• **TASK INSTRUCTIONS**: In the records below, find each line containing the word "given" and copy it.

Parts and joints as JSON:
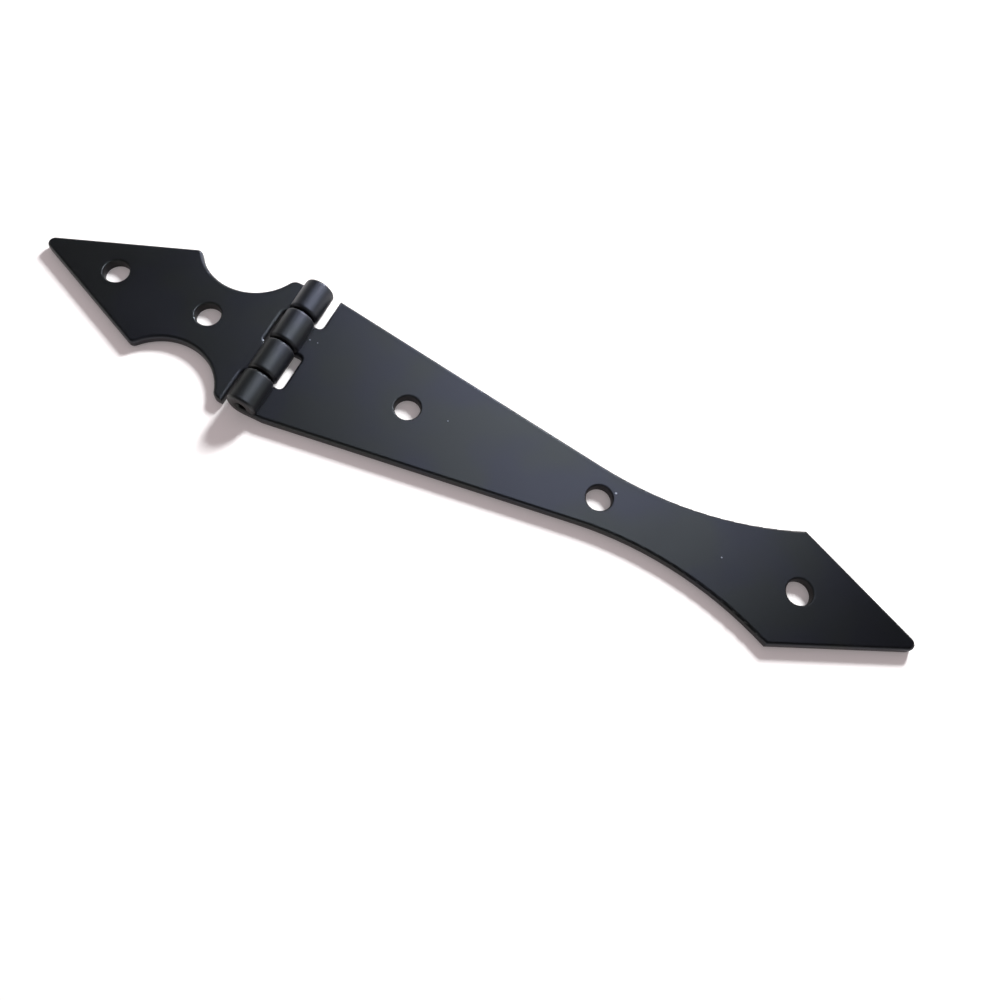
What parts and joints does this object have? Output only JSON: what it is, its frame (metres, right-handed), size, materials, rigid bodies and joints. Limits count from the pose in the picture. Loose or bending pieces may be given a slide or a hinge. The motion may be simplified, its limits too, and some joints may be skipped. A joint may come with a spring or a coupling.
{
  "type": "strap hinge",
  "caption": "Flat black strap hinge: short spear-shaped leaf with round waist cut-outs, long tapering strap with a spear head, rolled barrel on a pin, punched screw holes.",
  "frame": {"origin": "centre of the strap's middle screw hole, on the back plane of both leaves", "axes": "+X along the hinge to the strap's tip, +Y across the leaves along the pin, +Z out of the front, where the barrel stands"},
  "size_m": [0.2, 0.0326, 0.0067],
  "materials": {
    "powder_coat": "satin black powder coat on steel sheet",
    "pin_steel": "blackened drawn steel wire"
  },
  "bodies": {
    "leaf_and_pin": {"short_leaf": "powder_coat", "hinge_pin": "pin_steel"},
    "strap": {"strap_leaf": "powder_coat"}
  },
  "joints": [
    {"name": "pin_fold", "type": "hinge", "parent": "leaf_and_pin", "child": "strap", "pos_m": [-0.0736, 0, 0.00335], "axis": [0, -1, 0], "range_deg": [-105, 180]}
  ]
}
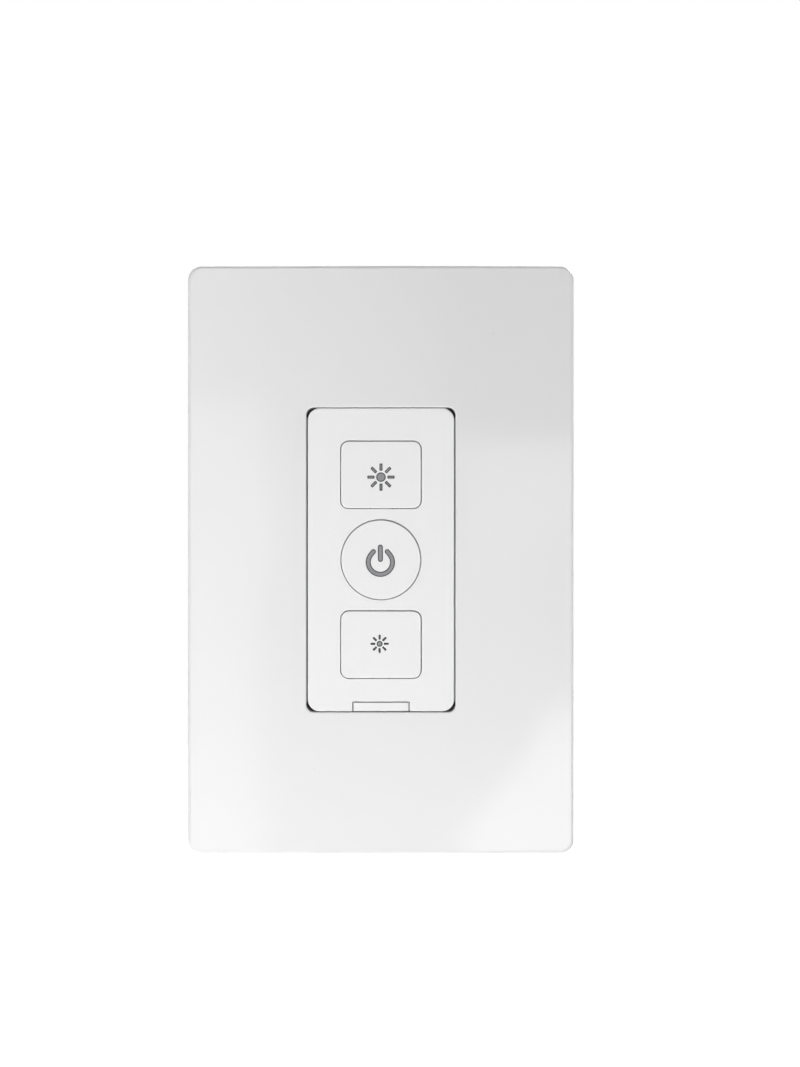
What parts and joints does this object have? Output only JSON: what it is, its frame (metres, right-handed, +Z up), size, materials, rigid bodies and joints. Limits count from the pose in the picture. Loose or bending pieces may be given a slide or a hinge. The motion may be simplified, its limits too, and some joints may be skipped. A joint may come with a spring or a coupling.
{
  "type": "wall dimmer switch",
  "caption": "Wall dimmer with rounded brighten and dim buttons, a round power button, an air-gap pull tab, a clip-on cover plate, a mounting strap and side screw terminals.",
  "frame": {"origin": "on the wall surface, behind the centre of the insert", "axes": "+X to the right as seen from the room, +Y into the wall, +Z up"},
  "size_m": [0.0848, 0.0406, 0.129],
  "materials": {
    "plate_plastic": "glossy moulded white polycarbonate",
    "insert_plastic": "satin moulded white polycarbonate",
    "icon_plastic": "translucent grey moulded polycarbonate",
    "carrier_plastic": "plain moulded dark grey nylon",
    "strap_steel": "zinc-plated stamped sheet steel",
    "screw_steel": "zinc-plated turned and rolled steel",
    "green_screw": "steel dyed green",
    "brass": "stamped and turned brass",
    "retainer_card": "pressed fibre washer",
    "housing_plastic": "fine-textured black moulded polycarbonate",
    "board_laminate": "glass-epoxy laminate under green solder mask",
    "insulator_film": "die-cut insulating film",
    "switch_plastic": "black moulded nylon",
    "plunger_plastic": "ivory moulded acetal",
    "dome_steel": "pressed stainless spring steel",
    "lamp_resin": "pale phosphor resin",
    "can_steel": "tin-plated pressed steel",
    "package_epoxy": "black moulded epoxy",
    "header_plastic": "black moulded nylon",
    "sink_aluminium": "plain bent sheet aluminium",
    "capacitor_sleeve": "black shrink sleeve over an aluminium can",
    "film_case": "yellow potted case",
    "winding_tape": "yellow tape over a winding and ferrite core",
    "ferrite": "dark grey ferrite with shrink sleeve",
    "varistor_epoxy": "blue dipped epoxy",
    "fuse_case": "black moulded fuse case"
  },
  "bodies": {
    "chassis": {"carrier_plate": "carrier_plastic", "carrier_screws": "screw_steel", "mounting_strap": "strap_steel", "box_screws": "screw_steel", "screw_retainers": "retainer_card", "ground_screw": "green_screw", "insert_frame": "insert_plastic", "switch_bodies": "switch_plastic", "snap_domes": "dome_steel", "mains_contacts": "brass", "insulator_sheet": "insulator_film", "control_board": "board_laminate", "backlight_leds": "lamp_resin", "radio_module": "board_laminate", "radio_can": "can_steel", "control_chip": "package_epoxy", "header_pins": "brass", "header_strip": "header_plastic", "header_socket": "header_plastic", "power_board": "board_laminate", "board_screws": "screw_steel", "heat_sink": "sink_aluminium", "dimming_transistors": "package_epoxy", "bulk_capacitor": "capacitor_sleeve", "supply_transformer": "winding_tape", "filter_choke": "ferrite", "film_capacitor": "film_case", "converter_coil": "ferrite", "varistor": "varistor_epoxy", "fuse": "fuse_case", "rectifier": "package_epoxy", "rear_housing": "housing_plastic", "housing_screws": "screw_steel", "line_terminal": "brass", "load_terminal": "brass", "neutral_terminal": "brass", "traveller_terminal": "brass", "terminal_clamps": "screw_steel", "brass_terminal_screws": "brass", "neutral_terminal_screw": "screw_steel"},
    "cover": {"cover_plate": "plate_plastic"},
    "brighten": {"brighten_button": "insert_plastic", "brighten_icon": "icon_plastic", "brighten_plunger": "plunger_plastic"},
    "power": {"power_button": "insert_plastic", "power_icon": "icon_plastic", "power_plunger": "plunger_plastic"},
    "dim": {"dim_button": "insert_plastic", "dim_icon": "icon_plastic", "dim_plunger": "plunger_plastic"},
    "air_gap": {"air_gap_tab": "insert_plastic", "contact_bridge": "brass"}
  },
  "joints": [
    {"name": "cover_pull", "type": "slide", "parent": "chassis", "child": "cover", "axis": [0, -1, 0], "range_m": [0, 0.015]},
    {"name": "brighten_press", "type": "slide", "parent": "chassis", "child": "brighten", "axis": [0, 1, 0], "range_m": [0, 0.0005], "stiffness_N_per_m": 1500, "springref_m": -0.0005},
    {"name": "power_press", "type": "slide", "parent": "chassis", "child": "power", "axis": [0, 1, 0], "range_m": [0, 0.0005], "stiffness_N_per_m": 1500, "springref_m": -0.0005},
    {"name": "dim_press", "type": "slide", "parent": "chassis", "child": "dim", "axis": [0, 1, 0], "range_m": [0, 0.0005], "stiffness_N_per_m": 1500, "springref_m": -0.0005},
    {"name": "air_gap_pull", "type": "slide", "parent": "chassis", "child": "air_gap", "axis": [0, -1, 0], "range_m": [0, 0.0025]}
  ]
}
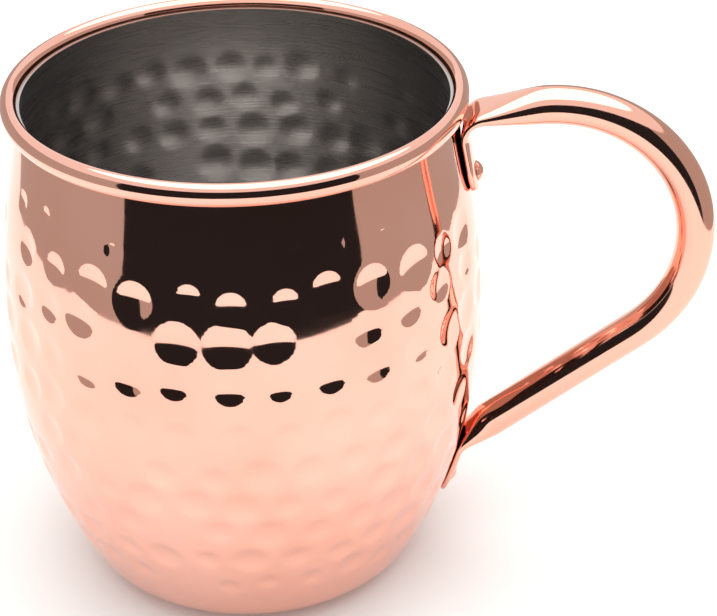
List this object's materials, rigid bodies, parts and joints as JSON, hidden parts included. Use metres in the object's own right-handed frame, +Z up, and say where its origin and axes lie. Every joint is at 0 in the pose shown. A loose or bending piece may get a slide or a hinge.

• **SOLVED EXERCISE**:
What parts and joints does this object have? Output only JSON: what it is, its frame (metres, right-handed), size, materials, rigid bodies and joints. Limits count from the pose in the picture. Loose or bending pieces may be given a slide or a hinge. The motion may be simplified, its limits too, and some joints may be skipped. A joint may come with a spring or a coupling.
What parts and joints does this object have? Output only JSON: what it is, its frame (metres, right-handed, +Z up), size, materials, rigid bodies and joints. Limits count from the pose in the picture. Loose or bending pieces may be given a slide or a hinge. The motion may be simplified, its limits too, and some joints may be skipped. A joint may come with a spring or a coupling.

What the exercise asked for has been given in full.